The H3 is almost identical to the Canyon/Colorado in every way. The front frame is slightly different and has a large metal skid plate that will most likely need to be removed. As far as drivetrain and electronics- its all the same. So a wiring harness for the Colorado/Canyon will work with no modifications. Like posted above- buy one for a Colorado/Canyon, bring it to a shop and have them make the minor modifications to the undercarriage and start plowing.

They should be good rigs for driveways- lockers, low gearing, decent torque out of that 5 cylinder.


----------



## WGLand

There are no pictures of that setup because it's a waste of time, why wreck a nice H3 plowing?


----------



## hedhunter9

Heres one we made custom mounts for.
Used the Canyon mounts and just had to modify them.


----------



## 93DODGEW350

I SAW YOUR POST ON HERE AND THOUGHT I WOULD I TRY AND HELP YOU OUT I KNOW HOW IT FEELS WITH MY TRUCK LOL EVERY ONE HAS SOMETHING TO SAY AND NOT ONE WORD HELPS SO I AFTER A FEW WEB SITES I FOUND THIS http://www.agricover.com/index.php/products/category/C77/ OR YOU COULD TRY THIS SITE http://www.autoanything.com/suv/hummer/h3/95A4A45A2505.aspx I FOUND ALOT OF H3 WITH BOSS PLOWS ON THEM SO YOU SHOULD TRY THERE SITE OUT http://www.bossplow.com/ WELL GOOD LUCK


----------



## Stik208




----------



## h8to wrk

^I like it nice job. Im not sure why people always have to bash what other people want to do. The OP has a nice vehile and wants to add a plow to it whats is the issue? 
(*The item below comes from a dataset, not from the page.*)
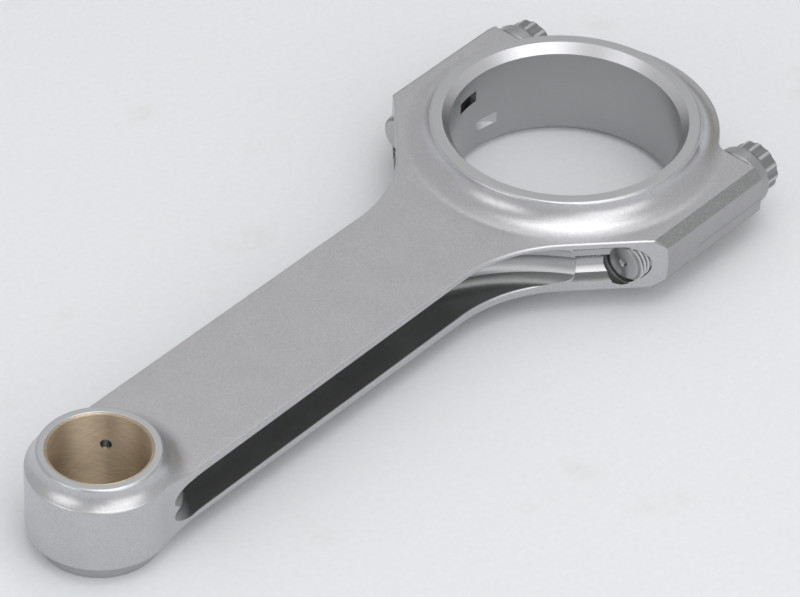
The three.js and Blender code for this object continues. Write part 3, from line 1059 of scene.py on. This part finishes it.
def peened_steel(name, level=0.55, roughness=0.31, speckle=0.46, depth=0.026, edge=0.22):
    """Shot-peened steel: fine pits, a fine sparkle and a slow change of tone."""
    graph, place_mm = new_material(name)
    grain = graph.noise(place_mm, 2.1, 3.0, 0.65)
    pits = graph.cells(place_mm, 2.2)
    cloud = graph.noise(place_mm, 0.11, 3.0, 0.55)
    colour = varied(graph, level, PEENED_TINT, [(grain, speckle), (cloud, 0.14)])
    rough = graph.plus(roughness - 0.05, graph.times(graph.noise(place_mm, 1.3, 2.0), 0.10))
    return finish(graph, colour, rough, [(pits, 0.5, depth), (grain, 0.5, depth)], edge=edge)


def turned_steel(name, level, roughness, edge=0.12):
    """Steel with fine tool lines running round the crankpin bore."""
    graph, place_mm = new_material(name)
    px, py, pz = graph.apart(place_mm)
    across = graph.plus(graph.times(pz, 6.0), graph.times(graph.hypot(px, py), 5.0))
    lines = graph.noise(graph.join(graph.times(px, 0.03), graph.times(py, 0.03), across), 1.0, 2.0)
    grain = graph.noise(place_mm, 3.5, 2.0)
    cloud = graph.noise(place_mm, 0.09, 2.0)
    colour = varied(graph, level, TURNED_TINT, [(lines, 0.10), (grain, 0.08), (cloud, 0.08)])
    rough = graph.plus(roughness - 0.04, graph.times(lines, 0.08))
    return finish(graph, colour, rough, [(lines, 0.35, 0.006), (grain, 0.3, 0.006)], edge=edge)


def rough_steel(name, level=0.34):
    """Dark speckled rough forged surface, as on the shoulder chamfers; in the tapped holes the same dark
    material is painted shade.
    """
    graph, place_mm = new_material(name)
    coarse = graph.noise(place_mm, 1.9, 4.0, 0.7)
    pits = graph.cells(place_mm, 1.7)
    colour = varied(graph, level, (0.97, 1.0, 0.97), [(coarse, 0.7), (pits, 0.3)])
    rough = graph.plus(0.38, graph.times(coarse, 0.2))
    return finish(graph, colour, rough, [(pits, 0.8, 0.03), (coarse, 0.9, 0.03)], edge=0.12)


def side_steel(name):
    """Peened shoulder side with the faint forging line along its lower half."""
    graph, place_mm = new_material(name)
    px, _, pz = graph.apart(place_mm)
    wander = graph.times(graph.minus(graph.noise(place_mm, 0.15), 0.5), 1.2)
    off = graph.math("ABSOLUTE", graph.minus(graph.plus(pz, wander), FORGING_LINE_Z))
    seam = graph.times(graph.spread(off, 0.7, 0.1), graph.spread(px, -6.0, 2.0))
    grain = graph.noise(place_mm, 1.9, 3.0, 0.65)
    cloud = graph.noise(place_mm, 0.2, 3.0, 0.6)
    level = varied(graph, 0.42, (1.0, 0.99, 1.01), [(grain, 0.36), (cloud, 0.18)])
    colour = graph.mix(graph.times(seam, 0.5), level, FORGING_LINE_COLOUR)
    rough = graph.plus(0.32, graph.times(grain, 0.1))
    return finish(graph, colour, rough, [(grain, 0.6, 0.025), (seam, -0.5, 0.03)], edge=0.2)


def channel_steel(name):
    """Channel walls painted darker than the flanges as shade in the recess; towards the open end lighter
    above the lower cusp and painted darker still below it as shade.
    """
    graph, place_mm = new_material(name)
    along, _, up = graph.apart(place_mm)
    tilt = graph.times(graph.minus(along, CHANNEL_LEVEL_X), CHANNEL_TILT)
    # towards the open end the band below the lower cusp is painted darker as shade, the rest lighter
    above_lower_cusp = graph.spread(graph.minus(up, tilt), MID_Z - CUSP - 0.1, MID_Z - CUSP + 0.15)
    wide = graph.spread(along, WIDE_FROM_X, WIDE_TO_X)
    shade_level = graph.minus(0.34, graph.times(wide, 0.12))
    grain = graph.noise(place_mm, 1.6, 4.0, 0.6)
    cloud = graph.noise(place_mm, 0.15, 2.0)
    mottle = graph.plus(graph.times(grain, 0.4), graph.times(cloud, 0.2))
    tone = graph.times(shade_level, graph.plus(0.7, mottle))
    dark = graph.join(tone, graph.times(tone, 1.02), tone)
    light = varied(graph, 0.43, (0.99, 0.995, 1.01), [(grain, 0.25), (cloud, 0.2)])
    colour = graph.mix(graph.times(wide, above_lower_cusp), dark, light)
    rough = graph.plus(0.36, graph.times(grain, 0.12))
    return finish(graph, colour, rough, [(grain, 0.6, 0.02)], edge=0.12)


def honing(graph, place_mm):
    """Two crossing sets of scratches that climb the bush as they run round it."""
    px, py, up = graph.apart(place_mm)
    angle = graph.math("ARCTAN2", py, graph.minus(px, EYE_X))
    scratches = []
    for lean in HONING_LEANS:
        turn = graph.plus(angle, graph.times(up, lean))
        path = graph.join(graph.math("COSINE", turn), graph.math("SINE", turn), graph.times(up, 0.012))
        scratches.append(graph.noise(path, 18.0, 5.0, 0.75))
    return graph.times(graph.plus(*scratches), 0.5)


def bronze(name):
    """Honed bronze, with highlights drawn out along the bore."""
    graph, place_mm = new_material(name)
    cross = honing(graph, place_mm)
    band = graph.noise(graph.join(0.0, 0.0, graph.times(graph.apart(place_mm)[2], 1.6)), 1.0, 2.0)
    cloud = graph.noise(place_mm, 0.16, 2.0)
    colour = varied(graph, 0.64, (1.05, 0.87, 0.645), [(cross, 1.5), (band, 0.12), (cloud, 0.15)])
    rough = graph.plus(0.42, graph.times(cross, 0.16))
    tangent = graph.add("ShaderNodeTangent", {}, direction_type="RADIAL", axis="Z").outputs[0]
    inputs = graph.tree.nodes["Principled BSDF"].inputs
    graph.set(inputs["Anisotropic"], 0.95)
    graph.set(inputs["Anisotropic Rotation"], 0.25)
    graph.set(inputs["Tangent"], tangent)
    return finish(graph, colour, rough, [(cross, 0.9, 0.018), (band, 0.2, 0.01)])


def bright_share(graph, px, radius):
    """How bright a screw is: painted highlights on the thread crests and head corners, and a lighter
    flange and tip.
    """
    tip_end = BOLT_TIP_X + 0.15
    past_tip = graph.math("GREATER_THAN", px, tip_end)
    threaded = graph.times(graph.math("LESS_THAN", px, THREAD_END_X), past_tip)
    headed = graph.math("GREATER_THAN", px, SEAT_X + FLANGE_LENGTH)
    past_seat = graph.math("GREATER_THAN", px, SEAT_X - 0.1)
    flange = graph.times(past_seat, graph.minus(1.0, headed))
    # painted highlights along the head ridges and the thread crests
    ridge = graph.times(graph.spread(radius, HEAD_RIDGE_LOW_R, HEAD_RIDGE_HIGH_R), headed)
    bright_mask = graph.times(graph.spread(radius, THREAD_ROOT_R, THREAD_CREST_R), threaded)
    tip = graph.math("LESS_THAN", px, tip_end)
    for area, share in ((ridge, 0.8), (flange, 0.3), (tip, 0.55)):
        bright_mask = graph.math("MAXIMUM", bright_mask, graph.times(area, share))
    return bright_mask


def screw_steel(name, y):
    """Dark alloy steel with fine turned lines: dark thread roots, and painted highlights on the thread
    crests and head corners.
    """
    graph, place_mm = new_material(name)
    px, py, pz = graph.apart(place_mm)
    across, over = graph.minus(py, y), graph.minus(pz, MID_Z)
    radius = graph.hypot(across, over)
    along = graph.join(graph.times(px, 7.0), graph.times(across, 0.1), graph.times(over, 0.1))
    lines = graph.noise(along, 1.0, 2.0)
    rings = graph.noise(graph.join(graph.times(radius, 6.0), 0.0, 0.0), 1.0, 2.0)
    grain = graph.noise(place_mm, 3.0, 3.0)
    plain = varied(graph, 0.29, (0.98, 1.0, 1.02), [(lines, 0.3), (rings, 0.25), (grain, 0.2)])
    bright = varied(graph, 0.68, (1.0, 1.0, 1.0), [(grain, 0.25)])
    colour = graph.mix(bright_share(graph, px, radius), plain, bright)
    rough = graph.plus(0.27, graph.times(lines, 0.12))
    return finish(graph, colour, rough, [(lines, 0.3, 0.008), (grain, 0.3, 0.006)], edge=0.12)


def table_top(name):
    """Matt white table covering with faint stains."""
    graph, place_mm = new_material(name)
    fibre = graph.noise(place_mm, 0.6, 4.0, 0.6)
    stain = graph.spread(graph.noise(place_mm, 0.035, 5.0, 0.6), 0.58, 0.8)
    cloud = graph.noise(place_mm, 0.008, 2.0)
    clean_top = varied(graph, 0.765, (0.985, 0.995, 1.012), [(fibre, 0.10), (cloud, 0.04)])
    colour = graph.mix(graph.times(stain, 0.26), clean_top, STAIN_COLOUR)
    return finish(graph, colour, 0.75, [(fibre, 0.25, 0.10)], metallic=0.0)


def forging_materials(prefix):
    """Materials of a forging, in the order of the zones."""
    return [
        peened_steel(prefix + "_peened"),
        turned_steel(prefix + "_bore", 0.44, 0.30),
        peened_steel(prefix + "_bore_chamfer", 0.68, 0.34, 0.16, 0.008, 0.12),
        rough_steel(prefix + "_rough_chamfer"),
        channel_steel(prefix + "_channel"),
        peened_steel(prefix + "_facet", 0.45, 0.26, 0.2, 0.012, 0.1),
        turned_steel(prefix + "_machined", 0.48, 0.30),
        turned_steel(prefix + "_thrust_face", 0.56, 0.31, edge=0.2),
        # the tapped holes take the dark rough material as painted shade
        rough_steel(prefix + "_tapped", 0.30),
        side_steel(prefix + "_side"),
        # slot levels: painted shade in the rod, painted light in the cap
        turned_steel(prefix + "_notch", NOTCH_PAINTED_LEVEL[prefix], 0.26),
    ]


# ---- assembly -----------------------------------------------------------

def dress(obj, materials, body, node):
    """Gives a piece its materials and hands it to the frame."""
    zones = [p.material_index for p in obj.data.polygons]
    obj.data.materials.clear()
    for material in materials:
        obj.data.materials.append(material)
    last = len(materials) - 1
    obj.data.polygons.foreach_set("material_index", [min(z, last) for z in zones])
    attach(obj, body)
    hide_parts(node)


def build_pieces():
    """Every piece, dressed and riding on its body."""
    whole = cut_forging()
    rod = split(whole, "forged_rod", -JOINT_GAP / 2, JOINT_CUT_REACH)
    cap = split(whole, "bearing_cap", -JOINT_CUT_REACH, JOINT_GAP / 2)
    bpy.data.objects.remove(whole)
    dress(rod, forging_materials("rod"), "rod", "rod_body")
    dress(cap, forging_materials("cap"), "cap", "rod_cap")
    dress(bush(), [bronze("bush_bronze")], "rod", "pin_bushing")
    ground = turned_steel("ground_steel", 0.5, 0.28)
    for side, y in (("left", BOLT_Y), ("right", -BOLT_Y)):
        screw = bolt("screw_" + side, y)
        steel = screw_steel("screw_steel_" + side, y)
        dress(screw, [steel], "bolt_" + side, "cap_bolt_" + side)
        dowel = sleeve("dowel_" + side, y)
        dress(dowel, [ground], "rod", "alignment_sleeve_" + side)


# ---- studio -------------------------------------------------------------

def build_floor():
    """Plain table under the object."""
    reach = FLOOR_REACH
    corners = [(-reach, -reach, 0), (reach, -reach, 0), (reach, reach, 0), (-reach, reach, 0)]
    mesh = bpy.data.meshes.new("table")
    mesh.from_pydata(corners, [], [(0, 1, 2, 3)])
    mesh.materials.append(table_top("table_top"))
    floor = bpy.data.objects.new("table", mesh)
    bpy.context.scene.collection.objects.link(floor)


def direction(azimuth, elevation):
    """Unit vector from the object at angles in degrees."""
    a, e = math.radians(azimuth), math.radians(elevation)
    return Vector((math.cos(a) * math.cos(e), math.sin(a) * math.cos(e), math.sin(e)))


def soft_light(name, azimuth, elevation, size, power, colour):
    """Softbox on a sphere around the object, turned towards it."""
    light = bpy.data.lights.new(name, "AREA")
    light.shape = "RECTANGLE"
    light.size, light.size_y = size
    light.energy = power
    light.color = colour
    obj = bpy.data.objects.new(name, light)
    towards = direction(azimuth, elevation)
    obj.location = towards * LIGHT_DISTANCE
    obj.rotation_euler = towards.to_track_quat("Z", "Y").to_euler()
    obj.visible_camera = False
    bpy.context.scene.collection.objects.link(obj)


def build_room():
    """Even light from the pale studio walls, with a dim corner low behind the object."""
    world = bpy.data.worlds.new("studio")
    bpy.context.scene.world = world
    graph = Graph(world)
    coords = graph.add("ShaderNodeTexCoord", {}).outputs["Generated"]
    facing = graph.add(
        "ShaderNodeVectorMath", {0: coords, 1: direction(*DIM_TOWARDS)}, operation="DOT_PRODUCT",
    ).outputs["Value"]
    outer, inner = (math.cos(math.radians(angle)) for angle in (DIM_OUTER, DIM_INNER))
    colour = graph.mix(graph.spread(facing, outer, inner), WALL_LIGHT, DIM_CORNER)
    graph.set(graph.tree.nodes["Background"].inputs["Color"], colour)


def build_lights():
    """All the softboxes."""
    for settings in SOFTBOXES:
        soft_light(*settings)


def build_camera():
    """Camera at the photographed angle."""
    data = bpy.data.cameras.new("camera")
    data.lens = CAMERA_LENS
    data.sensor_width = 36
    data.clip_end = 20
    camera = bpy.data.objects.new("camera", data)
    right, up = Vector(CAMERA_RIGHT), Vector(CAMERA_UP)
    back = right.cross(up)
    origin = Vector((BORE_X * MM, 0, 0)) + Vector(CAMERA_FROM_BORE)
    rows = [(right[i], up[i], back[i], origin[i]) for i in range(3)]
    camera.matrix_world = Matrix(rows + [(0, 0, 0, 1)])
    bpy.context.scene.collection.objects.link(camera)
    bpy.context.scene.camera = camera


build_pieces()
build_floor()
build_room()
build_lights()
build_camera()
bpy.context.scene.view_settings.view_transform = "Standard"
To the OP Looks like you need a Canyon/Colorado mount and it will need to be modified to fit the H3.

Please post pic if you get this done I would love to see it!


----------



## show-n-go

Bayrat;919521 said:


> Sorry you got beat up so badly here. The V-8 in the H3 makes it a pleasure to drive, the only ones I know that hate them have little knowledge of that model. It is leaps and bounds ahead of my Wrangler, and I LOVE my Jeeps.


When did they put a v8 in the H3? everyone i have ever seen has the 5cyl.


----------



## tuna

WGLand;924674 said:


> There are no pictures of that setup because it's a waste of time, why wreck a nice H3 plowing?


If you wreck a truck plowing you should not be plowing.


----------



## WGLand

I can guarantee everyone on this site has broken something while plowing, whether it be backing into a sign they didn't see kuz it was dark or wrecking a resi property's grass, we've all done it, everyone makes mistakes.


----------



## tuna

Thats not reason enough not to plow with an H3.


----------



## WGLand

Yeah I would never plow with an H3, no power, too small.


----------



## tuna

No power? With a 5.3 they have plenty of power.To small? Don`t tell that to the Jeep guys.Why does everyone think you need a big truck with a big blade to plow?.In the 60`s and 70`s guys were plowing with 4 cyl Jeeps and 6 cyl half ton pickups with 7.5 foot blades.


----------



## WGLand

tuna;930502 said:


> No power? With a 5.3 they have plenty of power.To small? Don`t tell that to the Jeep guys.Why does everyone think you need a big truck with a big blade to plow?.In the 60`s and 70`s guys were plowing with 4 cyl Jeeps and 6 cyl half ton pickups with 7.5 foot blades.


I don't care what the jeep guys think. The 5.3 has good power, not that much for plowing though, dury/ally is much better. If you're doing large commerc properties you're going to need a large truck that can work hard and push a lot with a big blade. And if you ask the guys that were plowing in the 60s & 70s they'll probly tell you it took them a lot longer than now a days when we have bigger and more powerful trucks and skid steers and front end loaders.

_Posted via Mobile Device_


----------



## ryde307

Dont know if this helps took a pic of it last winter.


----------



## Newdude

The H3 is good and all, but it lacks visability...BIG TIME...


----------